What many of us realized in the process was that these guided tastings allowed us to get to know our customers better, and gave our guests more opportunities to ask questions, and learn more about our wineries and the wines in their glasses. While we look forward to welcoming guests back to our communal – and convivial! – tasting bars, we don’t anticipate our wineries giving up the more intimate, seated, guided tasting format any time soon. In fact, we look forward to new ways our wineries can use this type of experience to educate and entertain Temecula Valley visitors!
2. Taking Things Virtual
Why just get a bottle of wine when you can get a bottle of wine and meet the winemaker… virtually, from the comfort of your living room couch? 2020 was the year of the Zoom happy hours and virtual experiences and boy did we have fun with these! From virtual winery tours to wine club parties to educational tastings and more, Temecula Valley wineries took to the Internet to meet their fans and share their sips and stories.

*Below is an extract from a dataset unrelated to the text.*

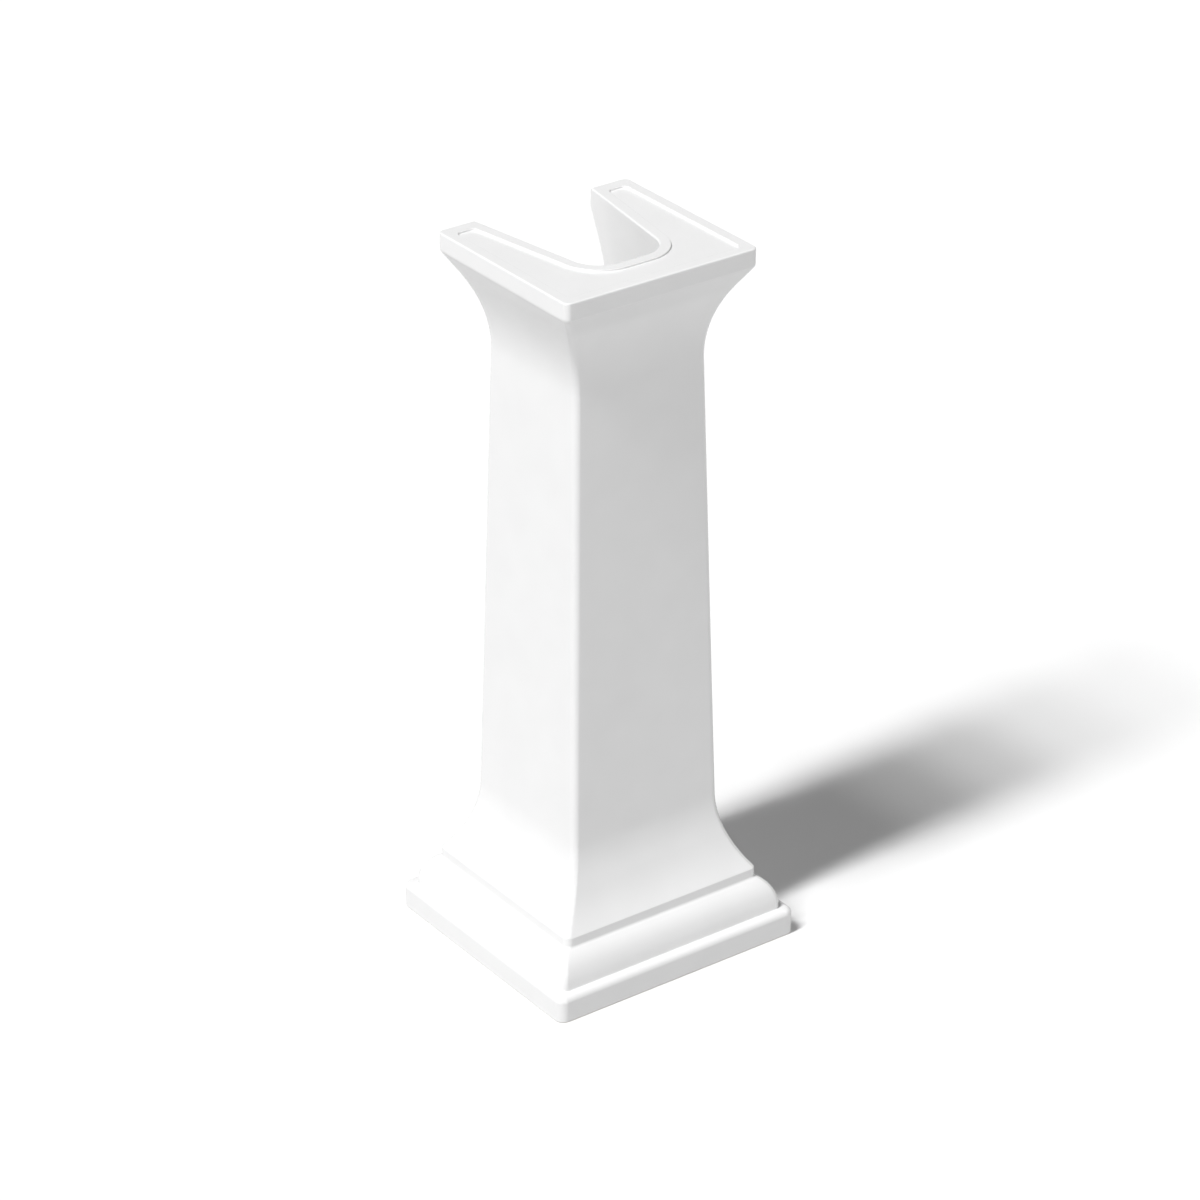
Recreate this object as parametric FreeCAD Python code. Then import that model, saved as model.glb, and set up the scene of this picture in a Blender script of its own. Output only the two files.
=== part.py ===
import FreeCAD, Part
import math
import os

from FreeCAD import Vector

# Ceramic pedestal that a wash basin rests on, with the two fixings that hold it to the floor.
# Millimetres. +Z up, -Y is the front, +Y is the open back. The origin is on the floor, under
# the middle of the foot.

# ---------------------------------------------------------------- driving dimensions
HEIGHT = 700.0
CAP_WIDTH = 207.0
CAP_DEPTH = 195.0
CAP_BAND = 17.0            # height of the upright band round the cap
WALL = 11.0                # thickness of the fired ceramic

# Moulding on all four sides. An inset is measured inwards from the face of the cap band.
COVE_TOP_SLOPE = 32.0      # degrees from upright, where the cove meets the band
SWEEP_RADIUS = 136.0       # cove under the cap, and sweep above the foot
NECK_INSET = 31.3
NECK_Z = 590.0
SHAFT_TAPER = 0.0237       # inset lost for each millimetre down from the neck
LIP_INSET = -6.2
LIP_TOP_Z = 68.0
LIP_BOTTOM_Z = 58.5
OVOLO_INSET = -23.0
OVOLO_BOTTOM_Z = 30.0
PLINTH_INSET = -32.6
PLINTH_TOP_Z = 26.0

# Rounding of the upright corners and of the level edges
CAP_CORNER = 6.0
SHAFT_CORNER = 7.0
PLINTH_CORNER = 9.5
CAP_EDGE = 1.6
BAND_EDGE = 5.5
LIP_EDGE = 2.0
LIP_CREASE = 3.0
LEDGE_CREASE = 1.0
PLINTH_EDGE = 5.5
FOOT_EDGE = 1.6

# Slot in the cap, and the shallow track sunk into the cap's top between two rims
SLOT_HALF = 47.5           # half width where the slot crosses the middle of the cap
SLOT_SLOPE = 0.165         # half width gained for each millimetre towards the back
SLOT_FRONT_Y = -51.0
SLOT_CORNER = 30.0
RIM_SIDE = 11.0
RIM_FRONT = 11.0
RIM_BACK = 13.3
RIM_SLOT = 11.3
TRACK_DEPTH = 2.0
TRACK_CORNER = 5.0
TRACK_EDGE = 0.6           # rounding along the track's rims and along its floor

# Hollow in the leg, its open back, and the web that carries the floor fixings
HOLLOW_CORNER = 16.0
FOOT_WALL = 17.0
FOOT_WALL_TOP_Z = 22.0
HEAD_STEP = 1.0            # how much narrower than the hollow the openings are under the head
WEB_FRONT_Y = 58.0
WEB_BOTTOM_Z = 3.0
WEB_TOP_Z = 18.0
WEB_EDGE = 5.0

# Floor fixings, one each side
FIXING_X = 42.0
FIXING_Y = 86.0
HOLE_RADIUS = 6.6
STUD_RADIUS = 4.0
STUD_PAST_NUT = 5.0
STUD_CHAMFER = 0.8
SLEEVE_RADIUS = 6.3
SLEEVE_BORE = 4.3
FLANGE_RADIUS = 14.0
FLANGE_HEIGHT = 2.0
SEAT_RADIUS = 15.0
SEAT_BORE = 4.5
SEAT_HEIGHT = 5.0
SEAT_WALL = 1.8
WASHER_RADIUS = 8.0
WASHER_BORE = 4.2
WASHER_HEIGHT = 1.6
NUT_FLATS = 13.0
NUT_BORE = 4.05
NUT_HEIGHT = 6.5
NUT_CHAMFER = 0.7
COVER_GAP = 0.3
COVER_WALL = 1.6
COVER_HEIGHT = 20.5
COVER_EDGE = 6.0

TOUCH = 1e-4               # how near counts as on the same line
OFF_LEVEL = 0.6            # a level edge may climb this much round a corner
PAST_TOP = 2.0             # how far the slot's cutting solid reaches above the cap
BEYOND = 60.0              # how far the other cutting solids reach past what they cut

# ---------------------------------------------------------------- worked out from them
HALF_WIDTH = CAP_WIDTH / 2
HALF_DEPTH = CAP_DEPTH / 2
BAND_BOTTOM_Z = HEIGHT - CAP_BAND
FOOT_HALF_WIDTH = HALF_WIDTH - PLINTH_INSET
FOOT_HALF_DEPTH = HALF_DEPTH - PLINTH_INSET
PAST_BACK = FOOT_HALF_DEPTH + BEYOND
LEAN = math.atan(SHAFT_TAPER)
OUTWARD = (math.cos(LEAN), math.sin(LEAN))     # square to the leaning face of the shaft
UPWARD = (-math.sin(LEAN), math.cos(LEAN))     # up along that face


# ---------------------------------------------------------------- flat points and lines
def moved(spot, direction, length):
    """The flat point at a distance from spot along a direction."""
    return (spot[0] + direction[0] * length, spot[1] + direction[1] * length)


def toward(start, end):
    """Unit direction from one flat point to another."""
    length = math.dist(start, end)
    return ((end[0] - start[0]) / length, (end[1] - start[1]) / length)


def arc_between(start, end, centre):
    """Start, middle and end of the short arc about a centre."""
    chord_middle = ((start[0] + end[0]) / 2, (start[1] + end[1]) / 2)
    middle = moved(centre, toward(centre, chord_middle), math.dist(start, centre))
    return (start, middle, end)


def shaft_base(half):
    """Where the straight face of the shaft would meet the floor."""
    return (half - NECK_INSET + SHAFT_TAPER * NECK_Z, 0.0)


def sweep_arc(half):
    """Lower end, upper end and centre of the sweep between the lip and the shaft."""
    lip = (half - LIP_INSET, LIP_TOP_Z)
    base = shaft_base(half)
    offset = (lip[0] - base[0], lip[1] - base[1])
    away = offset[0] * OUTWARD[0] + offset[1] * OUTWARD[1]
    along = offset[0] * UPWARD[0] + offset[1] * UPWARD[1]
    along += math.sqrt(2 * SWEEP_RADIUS * away - away ** 2)
    upper = moved(base, UPWARD, along)
    return lip, upper, moved(upper, OUTWARD, SWEEP_RADIUS)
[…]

Not only has this been a great way for us all to stay in touch with customers, but it has also been a way for us to make new friends across the country. We know wine lovers in other states and cities may not be able to visit us all the time, but Temecula Valley wineries can ship wine to just about any state, and the Internet knows no state lines! We can’t wait to see you on our computer screens over a glass or two of wine soon.
3. Trying New Wines
Nothing makes you crave new things quite like being stuck in your house, not being able to see your loved ones, and having all your favorite activities canceled for months on end. This boredom led many of us to take up new hobbies, learn different languages, and master new skills.
It led us to branch out of our sipping comfort zone to give some of those hard-to-pronounce grapes (hello, Falanghina!) a try. One of the most beautiful things about Temecula Valley is that we grow dozens of different varieties that all thrive here thanks to our Southern Californian Mediterranean climate. We know we won’t be losing that sense of adventure when it comes to wine discoveries in 2021; we hope you will keep up the curiosity as well!
4. Cool New Events
Temecula Valley is known for some pretty amazing events year-round thanks to gorgeous vineyards, stunning properties, and nearly 365 days of sunshine. When social distancing and outdoor tasting and dining requirements were put in place, Temecula Valley wineries had to get really creative when it came to event planning. The result? Fun new outings like drive-in movies, socially distanced yoga, and intimate (but at totally spaced-out tables) wine dinners among the vines.
Temecula Valley wineries have always thought outside the box when it comes to interesting grape blends, planting new varieties, and producing exciting wines. We are excited to see what’s next on the event horizon once things open back up. Hopefully some of these new, creative event concepts stick around, because there are few things better than sipping a bottle of your favorite Temecula Valley wine from the flatbed of your truck while watching “The Sandlot” on the big screen at sunset.
We’ve said it once, and we will say it again. We could not have gotten through 2020 without our loyal and supportive customers and visitors. We have also been reminded of the power of a simple thank you; of taking time to acknowledge those around us who keep us smiling – and afloat. Many Temecula Valley wineries have said thank you with special offers, discounts and promotions on wine, dining and shipping. No doubt we will continue to see these in the coming months. But we will never stop feeling grateful for YOU, and all that you as visitors and fans do to make our Wine Country so special.